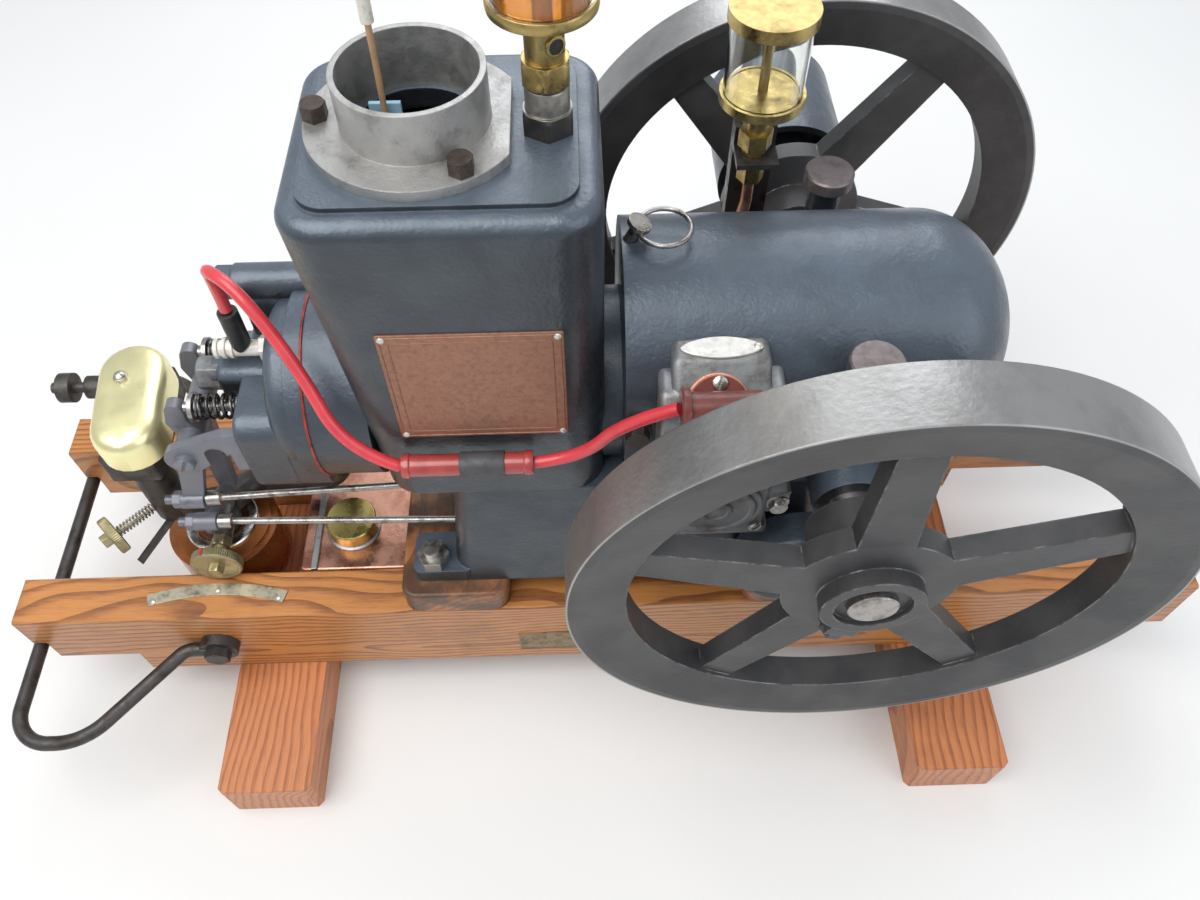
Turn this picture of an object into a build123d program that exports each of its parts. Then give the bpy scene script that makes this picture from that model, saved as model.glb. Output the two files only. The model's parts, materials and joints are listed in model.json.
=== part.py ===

-----

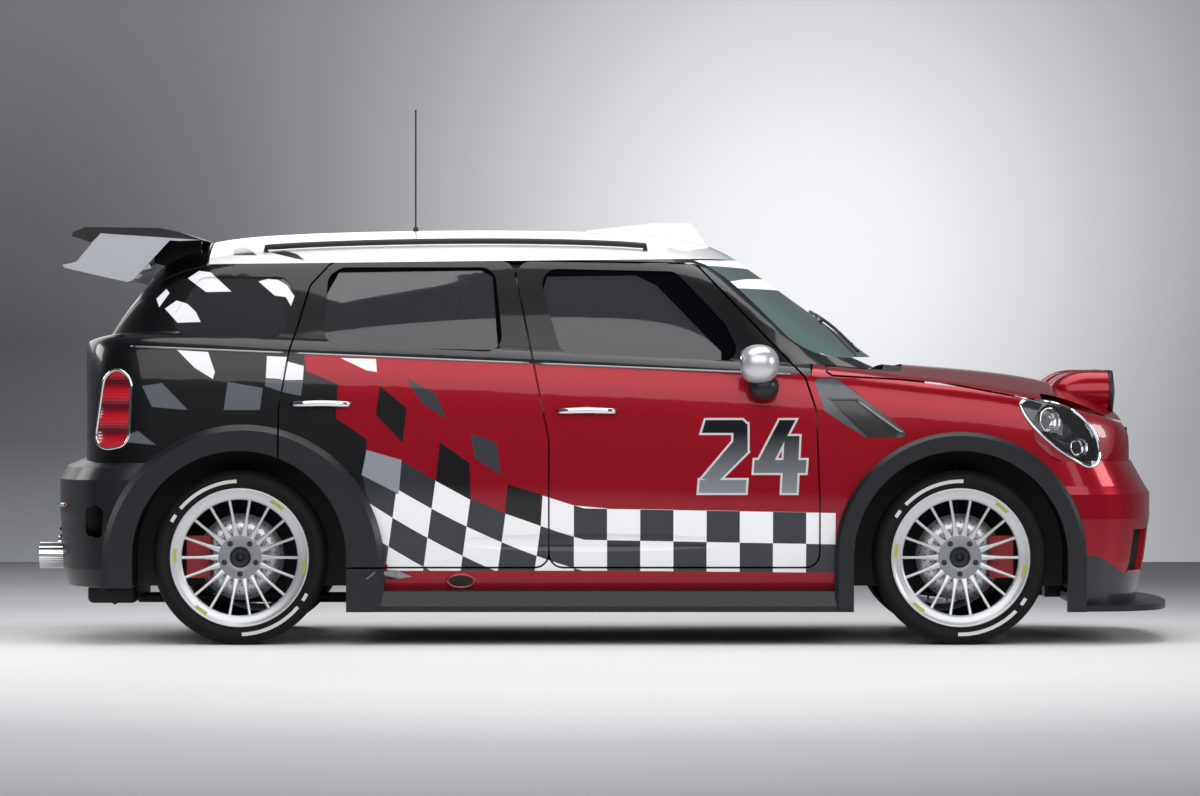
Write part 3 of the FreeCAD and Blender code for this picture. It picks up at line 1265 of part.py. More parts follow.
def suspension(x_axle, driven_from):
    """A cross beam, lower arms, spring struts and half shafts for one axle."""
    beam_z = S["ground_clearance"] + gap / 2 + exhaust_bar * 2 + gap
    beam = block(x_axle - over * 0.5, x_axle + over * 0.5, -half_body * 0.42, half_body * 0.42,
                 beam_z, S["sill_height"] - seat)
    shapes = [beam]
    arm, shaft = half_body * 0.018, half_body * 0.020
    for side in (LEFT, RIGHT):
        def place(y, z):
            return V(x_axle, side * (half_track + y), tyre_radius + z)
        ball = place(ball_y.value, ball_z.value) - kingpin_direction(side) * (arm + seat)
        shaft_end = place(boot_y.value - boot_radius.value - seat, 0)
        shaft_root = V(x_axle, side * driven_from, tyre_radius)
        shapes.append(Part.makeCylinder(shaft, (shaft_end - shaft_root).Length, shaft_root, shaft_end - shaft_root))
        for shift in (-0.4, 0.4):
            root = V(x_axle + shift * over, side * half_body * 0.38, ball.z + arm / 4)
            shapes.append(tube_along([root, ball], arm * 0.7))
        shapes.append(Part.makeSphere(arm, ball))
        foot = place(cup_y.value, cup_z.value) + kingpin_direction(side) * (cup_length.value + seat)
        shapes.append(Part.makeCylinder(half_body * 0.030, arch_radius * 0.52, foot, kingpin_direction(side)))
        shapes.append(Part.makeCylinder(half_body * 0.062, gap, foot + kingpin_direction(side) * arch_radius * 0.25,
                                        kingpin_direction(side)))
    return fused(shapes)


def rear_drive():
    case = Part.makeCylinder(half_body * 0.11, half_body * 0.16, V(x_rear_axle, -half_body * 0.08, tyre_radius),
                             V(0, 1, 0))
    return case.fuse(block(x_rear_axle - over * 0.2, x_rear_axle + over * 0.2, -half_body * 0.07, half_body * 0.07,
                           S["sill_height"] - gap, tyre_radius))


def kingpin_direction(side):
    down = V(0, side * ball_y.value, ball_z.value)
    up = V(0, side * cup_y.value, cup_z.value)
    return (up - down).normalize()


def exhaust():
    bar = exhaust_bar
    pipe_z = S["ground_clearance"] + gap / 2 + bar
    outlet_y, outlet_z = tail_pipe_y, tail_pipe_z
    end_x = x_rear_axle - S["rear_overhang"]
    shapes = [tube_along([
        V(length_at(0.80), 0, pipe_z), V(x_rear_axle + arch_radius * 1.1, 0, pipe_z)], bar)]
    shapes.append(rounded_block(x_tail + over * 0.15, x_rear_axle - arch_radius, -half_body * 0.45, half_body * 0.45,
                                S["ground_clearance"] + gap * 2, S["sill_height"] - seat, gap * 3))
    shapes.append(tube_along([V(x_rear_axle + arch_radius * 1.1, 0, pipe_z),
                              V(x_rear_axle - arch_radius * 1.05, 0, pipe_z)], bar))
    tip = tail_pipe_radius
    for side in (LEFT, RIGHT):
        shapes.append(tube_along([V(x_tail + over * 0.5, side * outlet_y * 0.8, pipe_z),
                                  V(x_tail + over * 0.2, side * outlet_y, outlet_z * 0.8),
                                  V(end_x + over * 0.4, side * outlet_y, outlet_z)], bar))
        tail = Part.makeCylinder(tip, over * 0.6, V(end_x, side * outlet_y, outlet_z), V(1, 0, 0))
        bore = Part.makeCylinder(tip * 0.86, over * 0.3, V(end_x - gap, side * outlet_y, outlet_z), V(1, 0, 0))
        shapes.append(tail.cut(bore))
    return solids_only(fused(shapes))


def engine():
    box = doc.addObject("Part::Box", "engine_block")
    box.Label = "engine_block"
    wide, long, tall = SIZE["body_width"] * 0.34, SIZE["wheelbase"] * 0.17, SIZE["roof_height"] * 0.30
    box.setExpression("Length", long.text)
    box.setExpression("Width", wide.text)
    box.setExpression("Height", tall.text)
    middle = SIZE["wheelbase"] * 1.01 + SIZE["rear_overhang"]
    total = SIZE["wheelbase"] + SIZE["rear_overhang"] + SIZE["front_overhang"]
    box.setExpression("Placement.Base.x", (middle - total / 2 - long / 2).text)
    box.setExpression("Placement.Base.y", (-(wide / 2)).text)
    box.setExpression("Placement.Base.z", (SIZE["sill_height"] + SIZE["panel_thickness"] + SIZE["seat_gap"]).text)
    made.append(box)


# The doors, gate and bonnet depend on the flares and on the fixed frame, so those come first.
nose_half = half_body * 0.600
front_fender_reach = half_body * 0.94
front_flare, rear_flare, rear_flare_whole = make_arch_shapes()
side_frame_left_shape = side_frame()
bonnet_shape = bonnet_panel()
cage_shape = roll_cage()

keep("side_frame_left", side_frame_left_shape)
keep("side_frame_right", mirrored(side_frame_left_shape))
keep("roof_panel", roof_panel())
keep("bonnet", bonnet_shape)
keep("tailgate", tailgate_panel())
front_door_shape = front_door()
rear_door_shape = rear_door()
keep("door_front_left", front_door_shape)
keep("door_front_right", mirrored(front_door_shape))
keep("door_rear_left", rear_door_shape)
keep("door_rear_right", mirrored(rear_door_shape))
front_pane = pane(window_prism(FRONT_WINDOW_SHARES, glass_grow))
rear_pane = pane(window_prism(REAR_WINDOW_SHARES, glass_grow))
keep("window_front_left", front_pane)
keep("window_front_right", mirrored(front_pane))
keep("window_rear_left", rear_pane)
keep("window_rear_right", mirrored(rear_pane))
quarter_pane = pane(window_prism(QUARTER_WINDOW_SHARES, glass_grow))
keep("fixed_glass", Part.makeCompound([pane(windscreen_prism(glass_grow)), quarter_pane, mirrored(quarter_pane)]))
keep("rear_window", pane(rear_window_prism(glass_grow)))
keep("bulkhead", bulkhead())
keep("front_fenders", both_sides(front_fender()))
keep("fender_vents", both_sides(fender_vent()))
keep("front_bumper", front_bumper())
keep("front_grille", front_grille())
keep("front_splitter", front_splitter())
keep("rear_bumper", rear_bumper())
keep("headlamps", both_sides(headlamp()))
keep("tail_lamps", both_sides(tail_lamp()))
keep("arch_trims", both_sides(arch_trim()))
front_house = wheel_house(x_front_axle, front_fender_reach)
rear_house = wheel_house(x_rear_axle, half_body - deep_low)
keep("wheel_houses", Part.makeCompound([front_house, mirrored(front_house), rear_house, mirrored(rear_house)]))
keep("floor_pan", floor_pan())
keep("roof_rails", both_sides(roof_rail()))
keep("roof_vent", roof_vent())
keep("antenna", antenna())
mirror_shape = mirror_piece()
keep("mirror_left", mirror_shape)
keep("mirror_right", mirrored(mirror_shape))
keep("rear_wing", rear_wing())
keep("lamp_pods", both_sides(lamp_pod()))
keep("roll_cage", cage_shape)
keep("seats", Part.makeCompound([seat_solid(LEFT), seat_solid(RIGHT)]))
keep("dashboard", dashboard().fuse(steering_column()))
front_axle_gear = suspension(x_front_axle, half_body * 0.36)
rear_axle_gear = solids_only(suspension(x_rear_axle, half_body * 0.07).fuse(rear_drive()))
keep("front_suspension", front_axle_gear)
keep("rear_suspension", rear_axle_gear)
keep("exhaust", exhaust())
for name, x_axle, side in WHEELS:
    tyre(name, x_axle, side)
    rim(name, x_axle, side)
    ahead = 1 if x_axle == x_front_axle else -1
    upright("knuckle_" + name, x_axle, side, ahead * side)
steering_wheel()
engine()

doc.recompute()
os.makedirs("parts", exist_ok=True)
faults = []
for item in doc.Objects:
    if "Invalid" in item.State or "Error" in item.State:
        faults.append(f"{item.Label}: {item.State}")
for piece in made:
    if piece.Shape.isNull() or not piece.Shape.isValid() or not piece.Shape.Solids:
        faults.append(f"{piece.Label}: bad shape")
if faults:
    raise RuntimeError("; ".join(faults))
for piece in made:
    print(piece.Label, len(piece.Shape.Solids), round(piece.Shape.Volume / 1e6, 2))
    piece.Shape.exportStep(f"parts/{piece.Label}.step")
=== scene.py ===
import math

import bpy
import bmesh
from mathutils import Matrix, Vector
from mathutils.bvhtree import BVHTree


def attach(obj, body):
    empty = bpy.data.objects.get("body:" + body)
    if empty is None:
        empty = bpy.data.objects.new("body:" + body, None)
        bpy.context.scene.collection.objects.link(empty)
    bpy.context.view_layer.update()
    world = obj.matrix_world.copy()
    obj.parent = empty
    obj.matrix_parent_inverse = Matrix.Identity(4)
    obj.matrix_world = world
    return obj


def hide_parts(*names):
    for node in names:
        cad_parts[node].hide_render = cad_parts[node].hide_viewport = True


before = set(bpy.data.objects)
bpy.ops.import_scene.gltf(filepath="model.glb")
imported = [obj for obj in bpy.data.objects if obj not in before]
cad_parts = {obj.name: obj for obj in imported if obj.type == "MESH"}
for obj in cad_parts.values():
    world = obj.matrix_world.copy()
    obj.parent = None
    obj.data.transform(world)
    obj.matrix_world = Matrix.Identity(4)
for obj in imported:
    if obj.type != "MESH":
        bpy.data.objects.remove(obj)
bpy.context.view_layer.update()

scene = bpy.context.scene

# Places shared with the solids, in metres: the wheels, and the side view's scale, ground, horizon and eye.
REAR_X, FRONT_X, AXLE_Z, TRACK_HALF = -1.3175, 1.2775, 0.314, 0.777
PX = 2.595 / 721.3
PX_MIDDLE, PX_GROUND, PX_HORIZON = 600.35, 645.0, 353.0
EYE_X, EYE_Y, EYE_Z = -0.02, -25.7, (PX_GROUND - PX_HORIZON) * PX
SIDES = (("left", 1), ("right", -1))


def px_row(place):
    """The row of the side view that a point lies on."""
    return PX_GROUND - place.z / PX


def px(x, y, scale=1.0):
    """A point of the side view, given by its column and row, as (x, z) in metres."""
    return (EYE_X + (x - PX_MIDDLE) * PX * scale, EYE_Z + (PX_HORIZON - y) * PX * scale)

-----

▶ **Task requirements**: From the entries above, give again exactly the lines running from the line with "doc.recompute()" to the line with "obj.matrix_world = Matrix.Identity(4)"; include both of those lines.

▶ **Task output**:
doc.recompute()
os.makedirs("parts", exist_ok=True)
faults = []
for item in doc.Objects:
    if "Invalid" in item.State or "Error" in item.State:
        faults.append(f"{item.Label}: {item.State}")
for piece in made:
    if piece.Shape.isNull() or not piece.Shape.isValid() or not piece.Shape.Solids:
        faults.append(f"{piece.Label}: bad shape")
if faults:
    raise RuntimeError("; ".join(faults))
for piece in made:
    print(piece.Label, len(piece.Shape.Solids), round(piece.Shape.Volume / 1e6, 2))
    piece.Shape.exportStep(f"parts/{piece.Label}.step")
=== scene.py ===
import math

import bpy
import bmesh
from mathutils import Matrix, Vector
from mathutils.bvhtree import BVHTree


def attach(obj, body):
    empty = bpy.data.objects.get("body:" + body)
    if empty is None:
        empty = bpy.data.objects.new("body:" + body, None)
        bpy.context.scene.collection.objects.link(empty)
    bpy.context.view_layer.update()
    world = obj.matrix_world.copy()
    obj.parent = empty
    obj.matrix_parent_inverse = Matrix.Identity(4)
    obj.matrix_world = world
    return obj


def hide_parts(*names):
    for node in names:
        cad_parts[node].hide_render = cad_parts[node].hide_viewport = True


before = set(bpy.data.objects)
bpy.ops.import_scene.gltf(filepath="model.glb")
imported = [obj for obj in bpy.data.objects if obj not in before]
cad_parts = {obj.name: obj for obj in imported if obj.type == "MESH"}
for obj in cad_parts.values():
    world = obj.matrix_world.copy()
    obj.parent = None
    obj.data.transform(world)
    obj.matrix_world = Matrix.Identity(4)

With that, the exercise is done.